## TASK TO CARRY OUT
Print each of the entries exactly, leaving nothing out.

Records that describe objects
-- START --

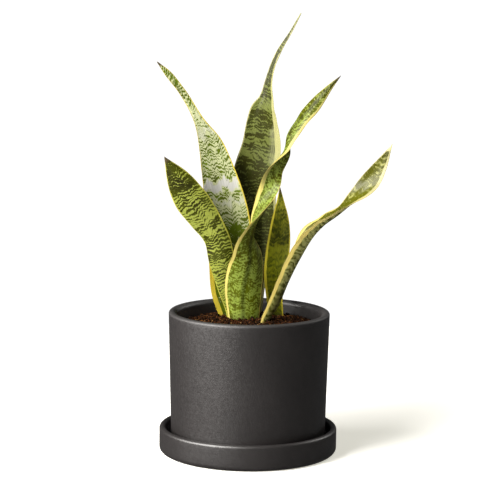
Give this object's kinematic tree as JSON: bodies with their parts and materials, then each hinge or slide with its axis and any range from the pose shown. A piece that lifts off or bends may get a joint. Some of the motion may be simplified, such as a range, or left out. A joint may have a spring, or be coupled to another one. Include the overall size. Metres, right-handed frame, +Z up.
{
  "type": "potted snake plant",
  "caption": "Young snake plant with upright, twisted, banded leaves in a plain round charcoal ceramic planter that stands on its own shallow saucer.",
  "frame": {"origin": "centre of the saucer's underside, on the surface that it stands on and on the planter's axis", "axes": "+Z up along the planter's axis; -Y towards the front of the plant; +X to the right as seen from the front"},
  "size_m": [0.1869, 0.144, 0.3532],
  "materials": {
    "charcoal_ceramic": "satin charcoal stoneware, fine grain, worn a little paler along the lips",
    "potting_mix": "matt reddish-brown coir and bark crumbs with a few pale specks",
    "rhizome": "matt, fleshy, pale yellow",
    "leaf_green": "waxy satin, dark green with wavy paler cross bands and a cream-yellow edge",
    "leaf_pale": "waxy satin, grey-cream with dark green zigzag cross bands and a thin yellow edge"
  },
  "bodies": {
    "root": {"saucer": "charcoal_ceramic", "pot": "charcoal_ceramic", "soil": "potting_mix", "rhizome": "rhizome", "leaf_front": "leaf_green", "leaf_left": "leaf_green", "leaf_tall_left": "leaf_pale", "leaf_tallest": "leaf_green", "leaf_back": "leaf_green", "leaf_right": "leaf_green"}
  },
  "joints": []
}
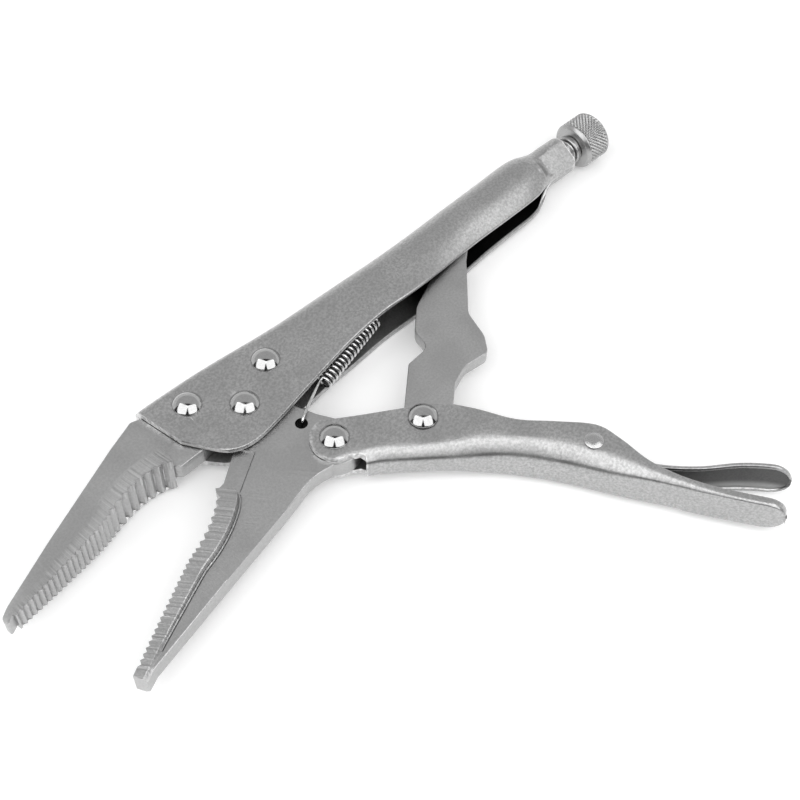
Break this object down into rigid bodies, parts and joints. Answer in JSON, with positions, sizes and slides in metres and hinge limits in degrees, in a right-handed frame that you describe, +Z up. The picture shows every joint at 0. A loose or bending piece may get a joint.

-- END --

## WRITTEN ANSWER
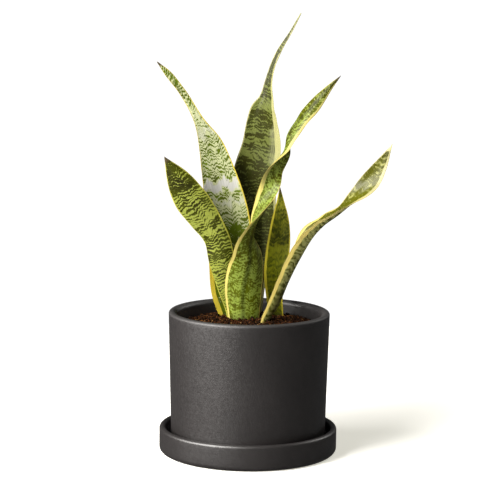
Give this object's kinematic tree as JSON: bodies with their parts and materials, then each hinge or slide with its axis and any range from the pose shown. A piece that lifts off or bends may get a joint. Some of the motion may be simplified, such as a range, or left out. A joint may have a spring, or be coupled to another one. Include the overall size. Metres, right-handed frame, +Z up.
{
  "type": "potted snake plant",
  "caption": "Young snake plant with upright, twisted, banded leaves in a plain round charcoal ceramic planter that stands on its own shallow saucer.",
  "frame": {"origin": "centre of the saucer's underside, on the surface that it stands on and on the planter's axis", "axes": "+Z up along the planter's axis; -Y towards the front of the plant; +X to the right as seen from the front"},
  "size_m": [0.1869, 0.144, 0.3532],
  "materials": {
    "charcoal_ceramic": "satin charcoal stoneware, fine grain, worn a little paler along the lips",
    "potting_mix": "matt reddish-brown coir and bark crumbs with a few pale specks",
    "rhizome": "matt, fleshy, pale yellow",
    "leaf_green": "waxy satin, dark green with wavy paler cross bands and a cream-yellow edge",
    "leaf_pale": "waxy satin, grey-cream with dark green zigzag cross bands and a thin yellow edge"
  },
  "bodies": {
    "root": {"saucer": "charcoal_ceramic", "pot": "charcoal_ceramic", "soil": "potting_mix", "rhizome": "rhizome", "leaf_front": "leaf_green", "leaf_left": "leaf_green", "leaf_tall_left": "leaf_pale", "leaf_tallest": "leaf_green", "leaf_back": "leaf_green", "leaf_right": "leaf_green"}
  },
  "joints": []
}
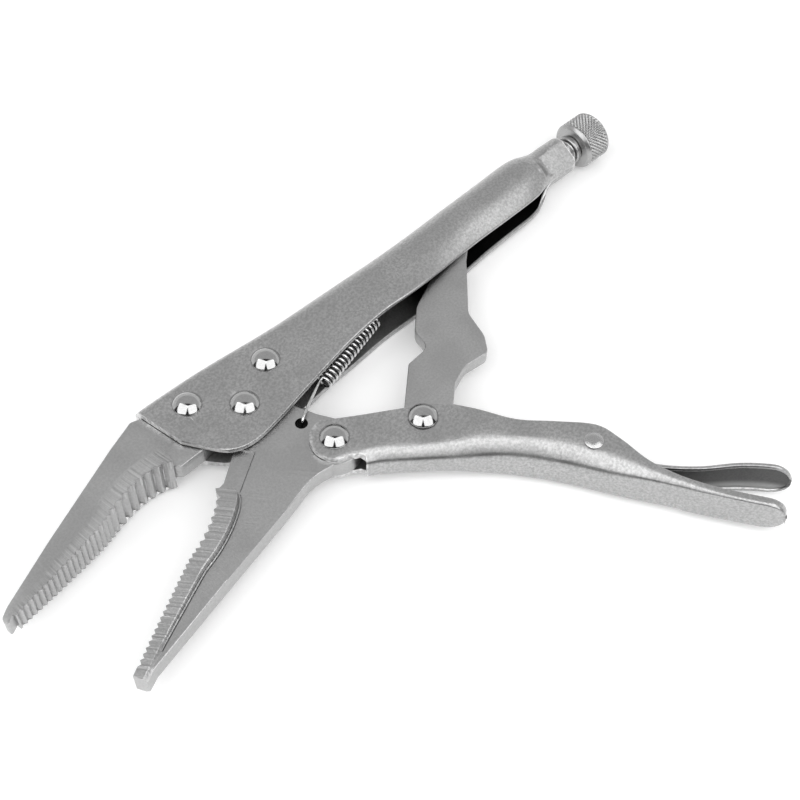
Break this object down into rigid bodies, parts and joints. Answer in JSON, with positions, sizes and slides in metres and hinge limits in degrees, in a right-handed frame that you describe, +Z up. The picture shows every joint at 0. A loose or bending piece may get a joint.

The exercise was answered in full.